Adult beetles live 5-8 months, and the females lay 400-800 eggs during that time—a few each day.  So, it’s important to leave as many beetles in the media as possible to ensure that your culture remains productive.  Further, keeping a few larvae in the culture to mature into beetles is a good idea so that you constantly have younger, more productive adults.

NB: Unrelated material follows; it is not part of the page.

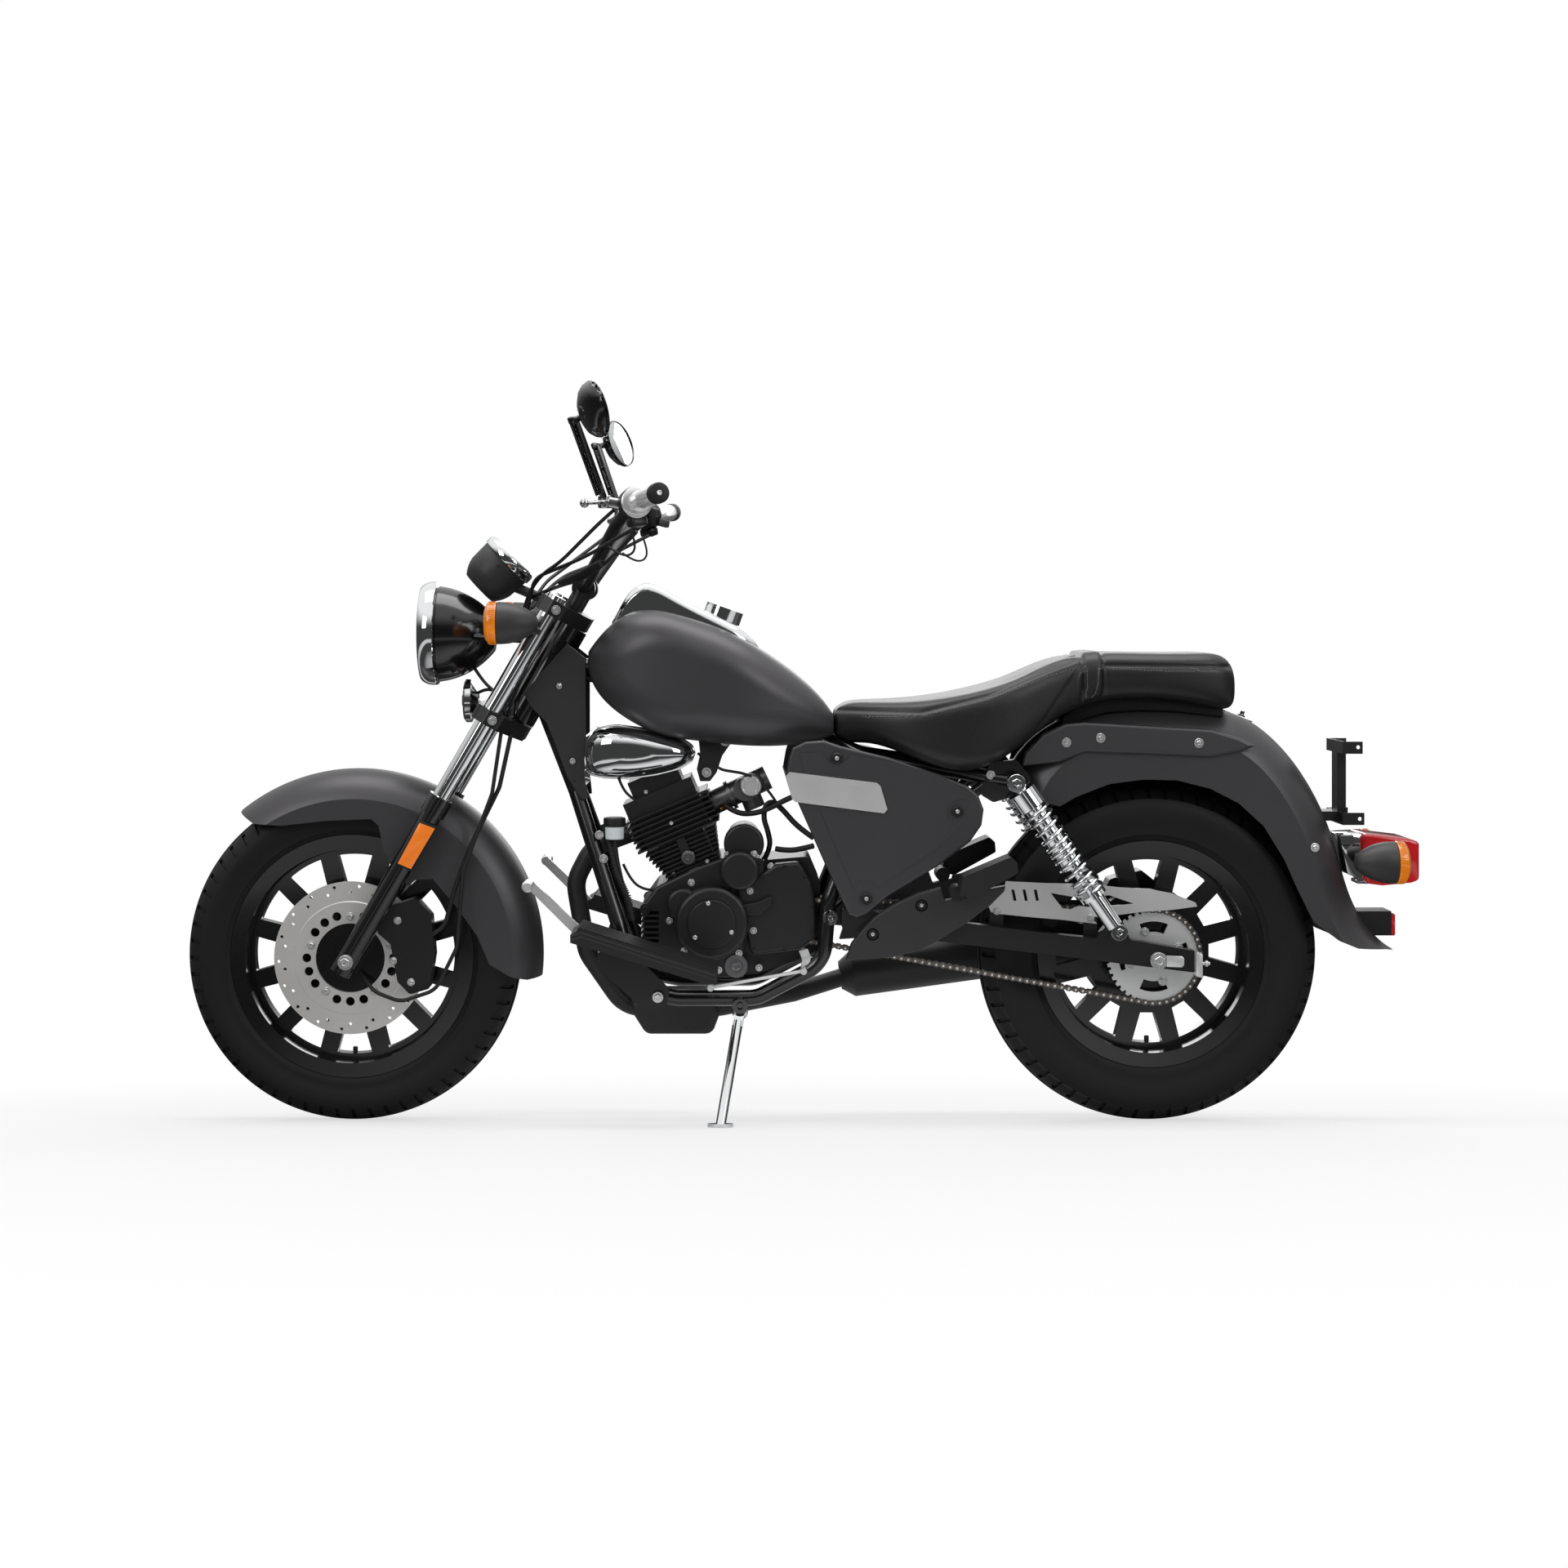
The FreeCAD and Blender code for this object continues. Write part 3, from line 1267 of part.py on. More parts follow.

            Some people find this tricky, but I’ll let you in on the secret to making this a breeze:  use a fine flour sifter.  You may have to try a few to find one with the right screen size, but you can find them at any grocery store or department store.  Scoop out a big amount of the media with your sifter, sift the media through the sifter.  You’ll be left with a bunch of wriggling larvae and a few beetles.  Place the sifter over a feeding dish (or a margarine lid); the larvae will wriggle through the holes and fall onto the dish.  Some will stick to the sifter—just invert the sifter back over the culture and bang those back into the culture along with the beetles.  They’ll be back to be fed next week.


            Present the larvae right on the dish by placing the dish in the vivarium.  A dark dish will allow the animals to see the white larvae better, but I have fed on a white or clear dish as well.  Do not allow the larvae to get wet, or to allow them to sit somewhere that they can burrow.  Water kills them quickly, and they squirm to find dark places where they won’t be seen.